Regarding Heinz, it may hurt to think of the company being headquartered elsewhere, but former CEO Bill Johnson effectively cast the die for the headquarters move when he sold the company four years ago to 3G Capital. And Kraft Heinz is expected to remain an important regional employer, (though spokesman Michael Mullen declined to say how many jobs are still here).
History is important, but it’s nothing compared with the spark of future vitality. And since 2017 began, Pittsburgh has been throwing off sparks galore.

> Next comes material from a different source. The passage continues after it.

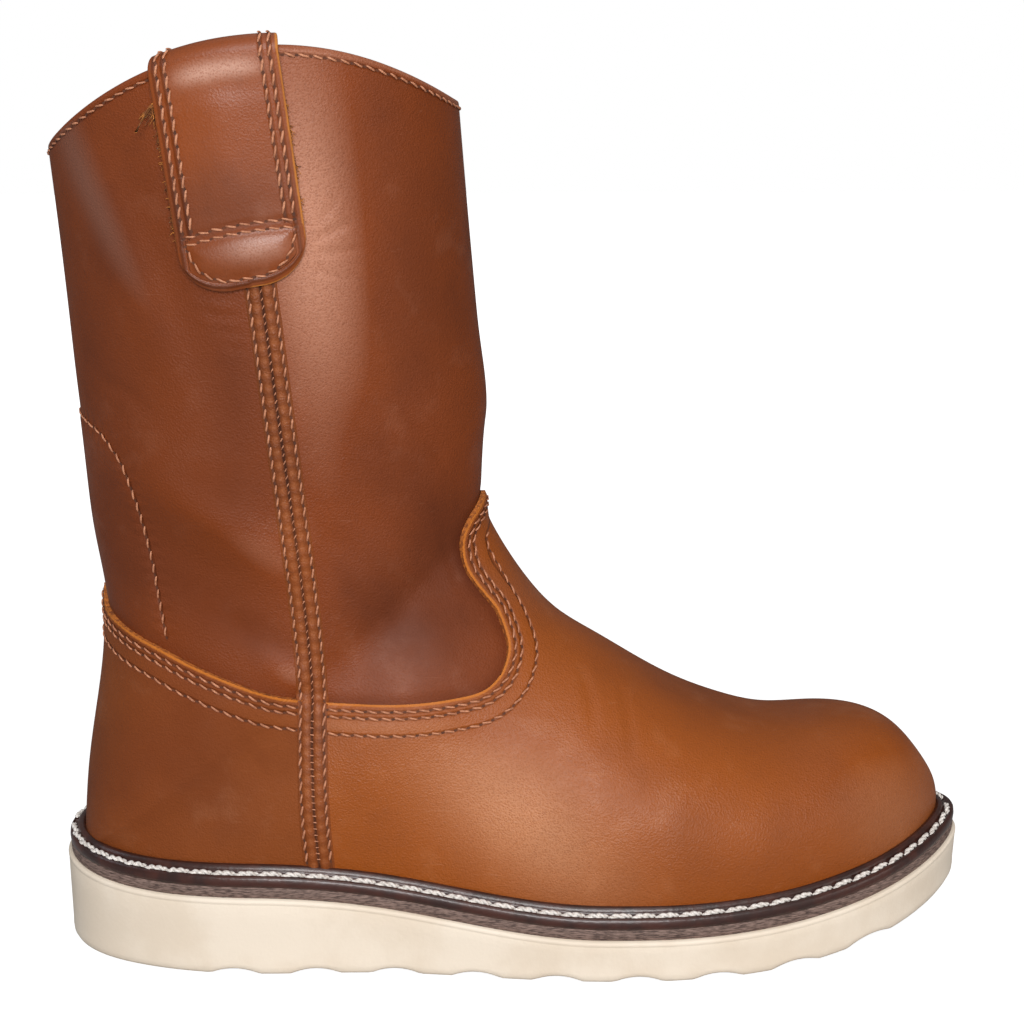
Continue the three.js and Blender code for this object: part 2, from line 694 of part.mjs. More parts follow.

The biggest is the infusion of some $250 million ($80 million from the Department of Defense) to create the nation’s leading robotics center in Hazelwood. The Advanced Robotics Manufacturing Innovation Hub involves a collaboration of 125 companies, more than 60 government agencies and nonprofits, and 40 academic institutions. And it’s expected to become a major generator of practical research, jobs, and innovation.
In the same neighborhood, Uber is about to open its research and test facility for self-driving cars, complete with temporary roadways. Along with the national attention Uber has already brought to Pittsburgh, that facility is expected to create dozens of jobs. And just across the river at the SouthSide Works, Amazon is the latest major tech company to open shop in Pittsburgh, announcing 50 new high-end jobs that will augment the hundreds of fulfillment jobs already in the region. Like Google, Uber and Intel before them, Amazon wants to be near the brainpower at Carnegie Mellon University.
And what brainpower it is. January saw CMU computer science professor Toumas Sandholm do his own rendition (albeit mild-mannered) of Muhammad Ali’s “I shook up the world!” The computer program Sandholm created—“Libratus”— soundly drubbed an array of the world’s best human poker players in a Pittsburgh exhibition of No-Limit Texas Hold’em. In so doing, it reached a new landmark for artificial intelligence. The program wasn’t built to play poker, of course; it was created to make the best decisions in conditions of imperfect information— circumstances that sum up most of life’s situations. No surprise that there’s widespread interest in Sandholm’s creation in the private and public sectors.
The same can be said of Pittsburgh’s prospects. The road to the future will have potholes, but you can now see it, stretching off into the distance.